Marrying a much younger wife, according to Chaucer, justifies infidelity. John would have gone for a wife his age. Marrying a young lady comes out as injustice towards the lady. A lady needs a young man with whom she can interact freely. Chaucer, as mentioned earlier, speaks of social issues. Overtime, men have married young ladies who could qualify to be called their daughters. According to the author, these issues should fade, and ladies should be allowed to marry men of their choice. For example, if Alisoun feels comfortable with Nicholas, she should be allowed to have an affair with him. This would bring social justice. Once again, Alisoun feels comfortable with Nicholas because she does not agree to have sexual intercourse with Absolon. She argues that she loves Nicholas and, therefore, cannot play him with any other man. According to the author, issues of infidelity can disappear if old men stopped marrying young ladies.
The author wants to show that revenge can also lead to infidelity. Alisoun decides to revenge her husband’s jealousy. The tale tells us that John loved his wife and protected her so dearly. “John loved his wife more than he loved his own life”, (Miller 88). He was ready to do anything to keep his beautiful wife. The wife, on the other hand, feels unfortunate that her husband overprotects her so severely that she cannot have time with other men. She asks Nicholas to wait for the safe time for them to have an affair.
In this society, men are elucidated as disrespectful to women. First, it sounds weird that an old man can marry a girl aged eighteen. Alisoun appears surrounded by three disrespectful men, the first one being her husband. The other men include Nicholas and Absolon. All that Nicholas wants is to make love to the beautiful lady. He tries to get every opportunity just to have sex with her. Nicholas also has no respect for John, the old carpenter, who takes care of him. This makes him sleep with John’s wife when he should have respected both John and Alisoun. Absolon is also disrespectful to women because he kisses the woman’s rear in secret, yet he knows that the woman has a husband and has an affair with Nicholas. His lack of respect also comes out clearly when he goes to a blacksmith, who gives him a red poker to use it for revenge.
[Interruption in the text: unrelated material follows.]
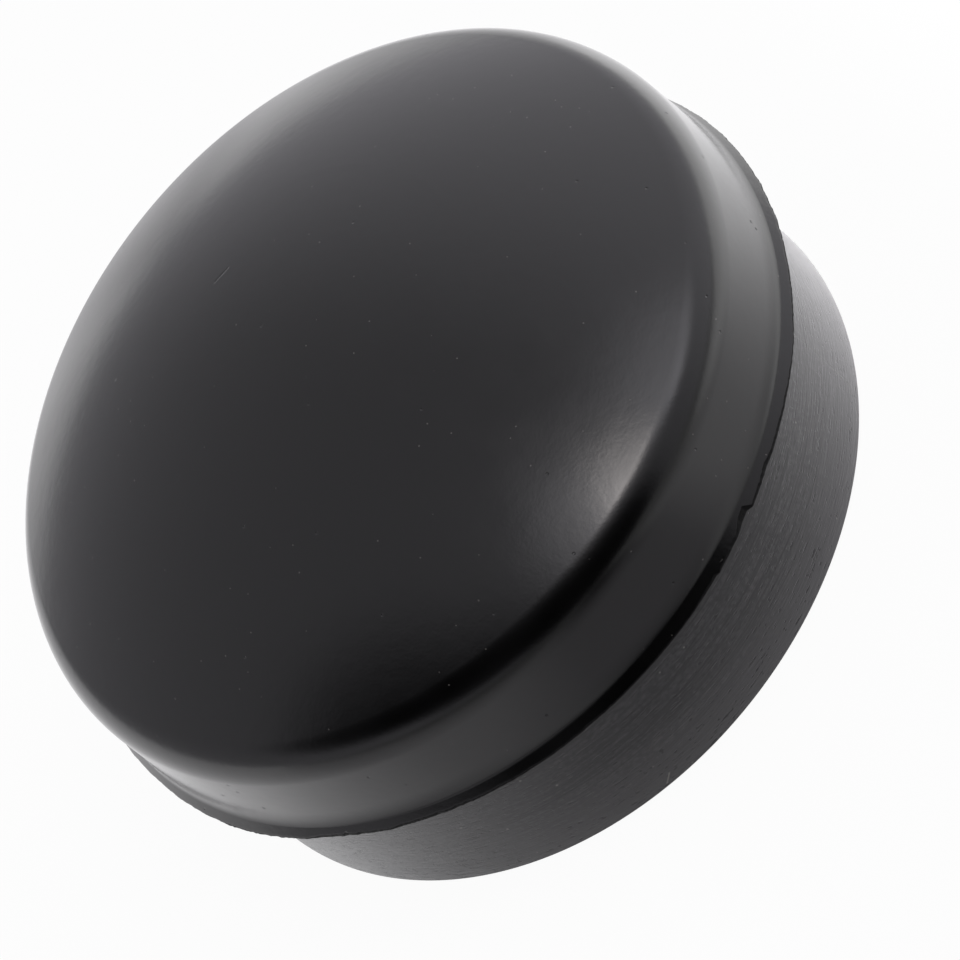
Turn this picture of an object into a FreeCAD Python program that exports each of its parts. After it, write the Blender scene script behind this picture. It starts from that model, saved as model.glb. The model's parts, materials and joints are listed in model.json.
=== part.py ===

The author believes that infidelity in marriage leads to serious consequences. Alisoun endangers her husband when she allows him to sleep on the roof in order to be safe from the fake floods. The man blindly accepts to go to the roof, not knowing that Nicholas had a plan against him. The tale ends when the carpenter releases the tubs and falls to the ground, ending up breaking one of his arms. In fact, Nicholas and Alisoun claim that John has gone mad when he starts narrating the tale to the villagers who come after hearing the commotion. Nicholas also gets burnt using the hot poker by Absolon. Hatred occurs among men who fight for a single woman. John becomes the laughing stock in town for believing such nonsense. In the end, the villagers can be heard laughing at him for believing that a flood was to occur, which had not been heard by anyone else.
Cuckoldry occurs when the wife does not truly love her husband. The tale tells us that Alisoun agreed to marry John because he was rich. “John was a wealthy lout”, (Miller, 86). He was hard working, and he earned his money the hard way. Alisoun, on the other hand, knew how to play with men. She knew that she was beautiful and irresistible to men. She knew what she wanted in life, which included money and love. It would be easy to get money from the old carpenter, but Nicholas would give her love, which she desperately needed at her tender age.
The author brings out the idea that infidelity occurs along with several other vices such as treachery and hypocrisy. When Nicholas tells John about the flood, he advises him not to tell anyone. If he dared tell anyone, God would have punished him. Nicholas, whose aim is to have intimate relations with the carpenter’s wife, further tells John that he, too, would not have intercourse with Alisoun because that would lead to punishment from God. He, in fact, refers to that as adultery to make John believe that he had seen God’s image. Treachery comes out when John runs with tears of joy that all would be well. Alisoun advises her husband to run for their safety. “Go my dear spouse, and help to save our life”, (Miller 96). This explains that the wife enjoyed the fact that her husband could not control her that night. Finally, she would spend time with Nicholas whom she loved.
In conclusion, The Millers Tale is a story revolving around infidelity in marriage. Infidelity in this case comes as a result of trickery, as well as revenge. Alisoun and Nicholas’ act of having close relations portrays betrayal to the community. The community appears to accept infidelity, which is a social vice. “This is the way of the world” (Miller 11). The old carpenter knows that infidelity can easily happen in a marriage. Therefore, he protects his wife from other men who he believes might initiate it. The society accepts infidelity as the villagers laugh at John, whose wife has sex with a young man. The reader would expect the society to condemn such an act, but instead, everyone is sincerely laughing at the situatuion. People appear to believe that such acts must occur when one spouse is not careful. Overprotecting a spouse promotes infidelity, especially when one of the sides feels uncomfortable. The language used by the characters shows a lot of infidelity, but it comes out as irony. For example, when John runs to tell his wife about the flood, he says, “She was better taught thereof than he, how all this rigmarole was to apply” (Miller 96). The above statement suggests infidelity.
The author reveals that people take advantage of the most vulnerable individuals for their own benefit. For example, Nicholas takes advantage of John, who appears to make the wrong judgments throughout the tale. He tricks him that a flood would occur and that it would sweep everyone on the planet. John blindly believes this without any questioning. Indeed, he worries about his wife’s safety, but Nicholas is quick to assure him that the wife would be safe. Nicholas also takes advantage of Alisoun, a young lady, married to a carpenter. He knows that the lady cannot resist him because he is young and attractive as compared to John. Alisoun uses sweet words when he tells the husband to run for their safety. She knows that such words could not make the husband suspect her affair with Nicholas. In conclusion, the author does not condemn openly cuckoldry and infidelity. He condemns actions of the involved characters. For example, John’s stupidity can be blamed for his wife being unfaithful. John pretends to overprotect her, but when he hears her flirt with other men, he does not take measures. He only advises the wife to stop that. Therefore, men can be blamed when their wives become unfaithful.